To get out of purchase agreements, some Chinese buyers are declaring “force majeure,” a legal term for unforeseen circumstances that justify voiding a contract. Total, the French oil giant, recently rejected such a claim.
The issue is becoming a crisis as ships laden with energy-guzzling chilled, compressed gas have nowhere to go; the world market for LNG is bursting with supply and prices are at or near record lows.
OPEC, led by the Saudis, have pressed for oil production cuts beyond the 2.1 million barrels a day agreed on in December to keep prices from falling further. But Russia has balked, needing to keep revenue coming in to fuel its faltering economy.
TRENDPOST: Global oil inventories added 7.5 million barrels last month, more than twice the volume analysts had forecast.
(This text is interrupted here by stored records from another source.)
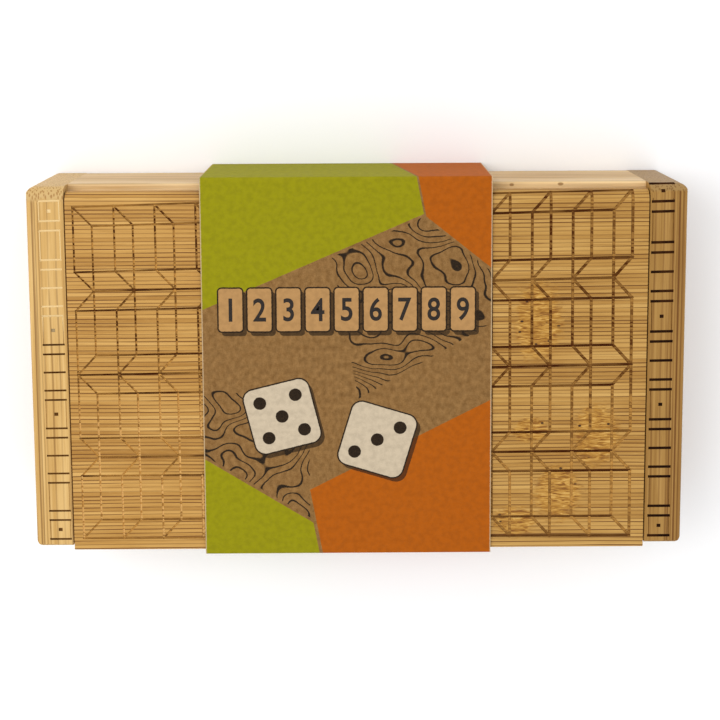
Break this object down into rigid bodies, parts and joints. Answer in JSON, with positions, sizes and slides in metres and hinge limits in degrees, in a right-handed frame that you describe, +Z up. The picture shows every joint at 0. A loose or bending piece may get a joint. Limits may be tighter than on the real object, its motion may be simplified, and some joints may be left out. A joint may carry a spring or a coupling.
{
  "type": "shut the box game",
  "caption": "Flat bamboo dice game box with a hinged lid, a row of numbered flip tiles on a rod, a rolling tray, dice and a card sleeve round its middle.",
  "frame": {"origin": "on the table under the middle of the box, at the middle of the bounding box's bottom", "axes": "+Z up out of the lid, +Y towards the hinge side, +X along the box to the player's right"},
  "size_m": [0.24, 0.1414, 0.0436],
  "materials": {
    "bamboo_end": "satin, quarter-sawn bamboo laminate with burnt bars",
    "bamboo_board": "satin bamboo laminate",
    "bamboo_floor": "satin bamboo panel",
    "bamboo_dark": "plain bamboo dowel",
    "bamboo_lid": "satin narrow-strip bamboo laminate with burnt line engraving",
    "bamboo_tile": "satin bamboo with burnt numbers",
    "die_wood": "light wood with dark pips",
    "steel": "drawn wire",
    "kraft_card": "matt printed kraft card"
  },
  "bodies": {
    "tray": {"left_end": "bamboo_end", "right_end": "bamboo_end", "front_wall": "bamboo_board", "back_wall": "bamboo_board", "floor_panel": "bamboo_floor", "divider_rail": "bamboo_board", "tile_rest": "bamboo_board", "corner_dowels": "bamboo_dark", "hinge_pin_left": "steel", "hinge_pin_right": "steel", "tile_rod": "steel"},
    "lid": {"lid_board": "bamboo_lid"},
    "number_1": {"tile_1": "bamboo_tile"},
    "number_2": {"tile_2": "bamboo_tile"},
    "number_3": {"tile_3": "bamboo_tile"},
    "number_4": {"tile_4": "bamboo_tile"},
    "number_5": {"tile_5": "bamboo_tile"},
    "number_6": {"tile_6": "bamboo_tile"},
    "number_7": {"tile_7": "bamboo_tile"},
    "number_8": {"tile_8": "bamboo_tile"},
    "number_9": {"tile_9": "bamboo_tile"},
    "first_die": {"die_1": "die_wood"},
    "second_die": {"die_2": "die_wood"},
    "sleeve": {"sleeve_top_panel": "kraft_card", "sleeve_front_panel": "kraft_card", "sleeve_bottom_panel": "kraft_card", "sleeve_back_panel": "kraft_card", "sleeve_glue_flap": "kraft_card"}
  },
  "joints": [
    {"name": "lid_hinge", "type": "hinge", "parent": "tray", "child": "lid", "pos_m": [0, 0.0615, 0.0386], "axis": [-1, 0, 0], "range_deg": [0, 180], "deforming": ["sleeve_top_panel", "sleeve_front_panel", "sleeve_bottom_panel", "sleeve_back_panel", "sleeve_glue_flap"]},
    {"name": "flip_tile_1", "type": "hinge", "parent": "tray", "child": "number_1", "pos_m": [-0.09467, 0.02375, 0.01205], "axis": [1, 0, 0], "range_deg": [0, 135]},
    {"name": "flip_tile_2", "type": "hinge", "parent": "tray", "child": "number_2", "pos_m": [-0.071, 0.02375, 0.01205], "axis": [1, 0, 0], "range_deg": [0, 135]},
    {"name": "flip_tile_3", "type": "hinge", "parent": "tray", "child": "number_3", "pos_m": [-0.04733, 0.02375, 0.01205], "axis": [1, 0, 0], "range_deg": [0, 135]},
    {"name": "flip_tile_4", "type": "hinge", "parent": "tray", "child": "number_4", "pos_m": [-0.02367, 0.02375, 0.01205], "axis": [1, 0, 0], "range_deg": [0, 135]},
    {"name": "flip_tile_5", "type": "hinge", "parent": "tray", "child": "number_5", "pos_m": [0, 0.02375, 0.01205], "axis": [1, 0, 0], "range_deg": [0, 135]},
    {"name": "flip_tile_6", "type": "hinge", "parent": "tray", "child": "number_6", "pos_m": [0.02367, 0.02375, 0.01205], "axis": [1, 0, 0], "range_deg": [0, 135]},
    {"name": "flip_tile_7", "type": "hinge", "parent": "tray", "child": "number_7", "pos_m": [0.04733, 0.02375, 0.01205], "axis": [1, 0, 0], "range_deg": [0, 135]},
    {"name": "flip_tile_8", "type": "hinge", "parent": "tray", "child": "number_8", "pos_m": [0.071, 0.02375, 0.01205], "axis": [1, 0, 0], "range_deg": [0, 135]},
    {"name": "flip_tile_9", "type": "hinge", "parent": "tray", "child": "number_9", "pos_m": [0.09467, 0.02375, 0.01205], "axis": [1, 0, 0], "range_deg": [0, 135]},
    {"name": "die_1_slide", "type": "slide", "parent": "tray", "child": "first_die", "axis": [1, 0, 0], "range_m": [-0.03, 0]},
    {"name": "die_2_slide", "type": "slide", "parent": "tray", "child": "second_die", "axis": [1, 0, 0], "range_m": [0, 0.115]},
    {"name": "sleeve_pull_off", "type": "slide", "parent": "tray", "child": "sleeve", "axis": [-1, 0, 0], "range_m": [0, 0.181]}
  ],
  "couplings": [
    {"joint": "sleeve_pull_off", "follows": "lid_hinge", "m_per_rad": 0.057296}
  ]
}
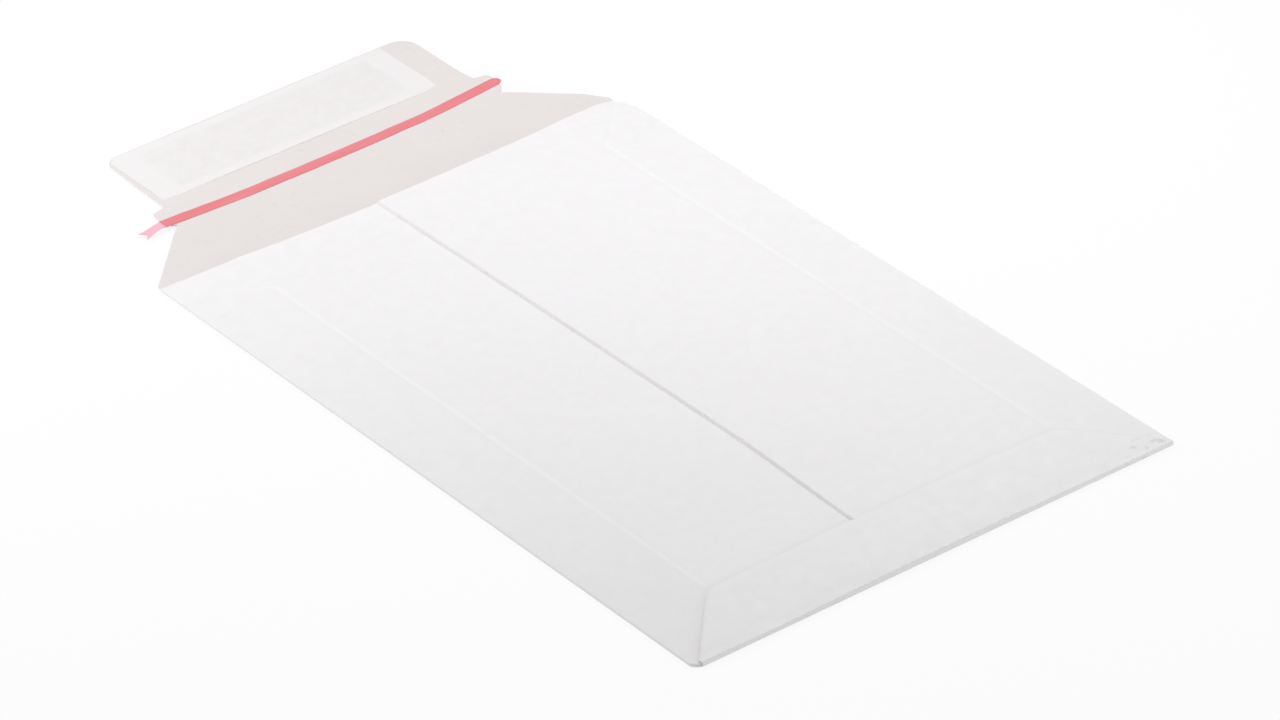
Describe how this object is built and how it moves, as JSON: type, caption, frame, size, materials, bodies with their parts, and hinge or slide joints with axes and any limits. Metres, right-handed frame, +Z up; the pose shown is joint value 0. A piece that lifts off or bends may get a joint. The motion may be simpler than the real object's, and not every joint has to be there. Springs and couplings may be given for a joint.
{
  "type": "cardboard envelope",
  "caption": "Flat board mailing envelope with an open mouth, glued centre seam, folded bottom flap and a self-seal closing flap with a tear tape.",
  "frame": {"origin": "centre of the box around the part, on the surface that its address side lies on", "axes": "+Z up out of the back with the seam, +Y from the base fold towards the closing flap, +X to the right seen from above with the closing flap away from you"},
  "size_m": [0.152, 0.3162, 0.0063],
  "materials": {
    "board": "matt white outside, light grey inside and at the cut edges",
    "glue": "dried dispersion glue film",
    "tear_tape": "red film with a soft sheen",
    "adhesive": "tacky pressure-sensitive adhesive",
    "liner": "siliconised white paper, slightly cockled"
  },
  "bodies": {
    "root": {"folded_board": "board", "centre_seam_glue": "glue", "bottom_flap_glue": "glue", "tear_tape": "tear_tape", "adhesive_strip": "adhesive", "release_liner": "liner"}
  },
  "joints": []
}
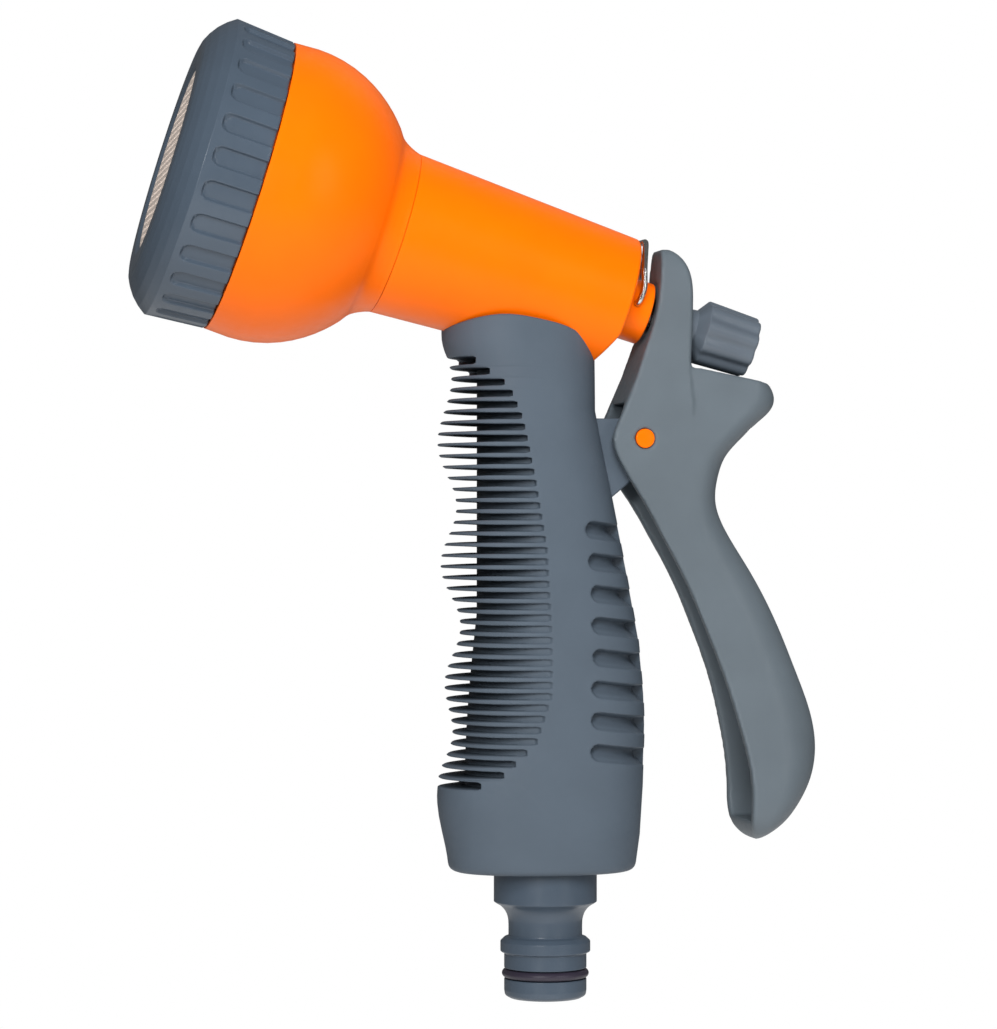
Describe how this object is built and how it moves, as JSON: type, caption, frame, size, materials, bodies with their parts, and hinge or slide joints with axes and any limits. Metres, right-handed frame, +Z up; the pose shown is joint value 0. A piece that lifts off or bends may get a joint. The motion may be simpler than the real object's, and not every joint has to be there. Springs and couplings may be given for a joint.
{
  "type": "hose spray nozzle",
  "caption": "Pistol-grip garden hose nozzle with a wide shower head, a rear squeeze lever, a flow knob and a quick-connect nipple.",
  "frame": {"origin": "centre of the nipple's nose end face", "axes": "+Z up along the nipple and grip, -X the spraying direction, Y = 0 the plane of symmetry"},
  "size_m": [0.137, 0.06, 0.1918],
  "materials": {
    "bell_orange": "satin moulded",
    "ring_grey": "satin moulded",
    "grip_grey": "soft touch",
    "lever_grey": "fine texture",
    "plate_grey": "matte",
    "black_rubber": "matte",
    "steel": "drawn wire",
    "white_plastic": "matte"
  },
  "bodies": {
    "nozzle_body": {"spray_bell": "bell_orange", "barrel": "bell_orange", "grip_sleeve": "grip_grey", "diffuser_disc": "white_plastic", "gland_nut": "bell_orange", "gland_o_ring": "black_rubber", "stem_o_ring": "black_rubber", "pivot_pin": "bell_orange", "hose_nipple": "ring_grey", "nipple_o_ring": "black_rubber", "pipe_o_ring": "black_rubber", "return_spring": "steel"},
    "trigger": {"trigger_lever": "lever_grey"},
    "valve": {"valve_stem": "steel", "valve_head": "white_plastic", "valve_washer": "black_rubber", "head_screw": "steel"},
    "washer": {"thrust_washer": "steel"},
    "knob": {"flow_knob": "ring_grey"},
    "bail": {"lock_bail": "steel"},
    "spray_face": {"spray_plate": "plate_grey", "face_seal": "black_rubber"},
    "ring": {"face_ring": "ring_grey"}
  },
  "joints": [
    {"name": "trigger_squeeze", "type": "hinge", "parent": "nozzle_body", "child": "trigger", "pos_m": [0.0183, 0, 0.1105], "axis": [0, 1, 0], "range_deg": [0, 13.3], "stiffness_Nm_per_rad": 2, "springref_deg": -17.19},
    {"name": "stem_slide", "type": "slide", "parent": "nozzle_body", "child": "valve", "axis": [0.9563, 0, -0.2924], "range_m": [0, 0.0057], "deforming": ["return_spring"]},
    {"name": "knob_travel", "type": "slide", "parent": "valve", "child": "washer", "axis": [0.9563, 0, -0.2924], "range_m": [0, 0.0025]},
    {"name": "knob_turn", "type": "hinge", "parent": "washer", "child": "knob", "pos_m": [0.03472, 0, 0.13095], "axis": [0.9563, 0, -0.2924], "range_deg": [0, 900]},
    {"name": "bail_swing", "type": "hinge", "parent": "nozzle_body", "child": "bail", "pos_m": [0.0172, 0, 0.1372], "axis": [0, 1, 0], "range_deg": [0, 47]},
    {"name": "face_slide", "type": "slide", "parent": "nozzle_body", "child": "spray_face", "axis": [-0.9563, 0, 0.2924], "range_m": [0, 0.0031]},
    {"name": "ring_turn", "type": "hinge", "parent": "spray_face", "child": "ring", "pos_m": [-0.06474, 0, 0.16135], "axis": [-0.9563, 0, 0.2924], "range_deg": [0, 360]}
  ],
  "couplings": [
    {"joint": "stem_slide", "follows": "trigger_squeeze", "m_per_rad": 0.02435},
    {"joint": "bail_swing", "follows": "trigger_squeeze", "ratio": 3.5},
    {"joint": "knob_turn", "follows": "knob_travel", "rad_per_m": 6283.2},
    {"joint": "face_slide", "follows": "ring_turn", "m_per_rad": 0.00047746}
  ]
}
China’s coronavirus epidemic cut the country’s consumption sharply but not enough to account for all of the oversupply. As Trends Journal readers know, its the global economic slowdown that is putting a deeper and longer-term drag on prices rather than the coronavirus.
On the Gold Front
The virus fears and its prospects for negative economic fallout have pushed gold prices above $1,600 per ounce.
TREND FORECAST: With the markets under pressure, gold, a quintessential safe-haven asset, has spiked $20 per ounce as we go to press.  
On 6 June, 2019, we sent Trend Journal subscribers a Trend Alert, “The Gold Bull Run.” At that time, gold was $1,332 an ounce. We maintain our forecast for gold to spike toward the $2,000 per ounce this year.
Furthermore, considering gold’s upward momentum and growing geopolitical/economic uncertainty, we have moved our downside risk from $1,390 per ounce to $1,450.  
TRENDPOST: The markets are shaking off some of the early panic about the coronavirus epidemic. Investors are realizing what we’ve been saying about the coronavirus all along: the outbreak is serious and will spread, but it won’t be as bad as early-day doomsayers warned.
Considering the number of reported cases and deaths in China ten weeks after the virus was first reported, for a country of 1.4 billion people, the current numbers, as we interpret them, are insignificant and not a cause for panic.
U.S. investors also were comforted by Fed Chair Jerome Powell’s statement that the central bank would closely monitor the coronavirus in the U.S. and take steps to prop up the economy if the virus afflicts the markets.
PUBLISHER’S NOTE: It should be noted, for example, that while less than 2,000 people have died in China from the coronavirus, a 2015 study estimated that 1.6 million Chinese die each year from heart, lung, and stroke problems because of polluted air… which, in turn, shaves off some $38 billion from their economy each year.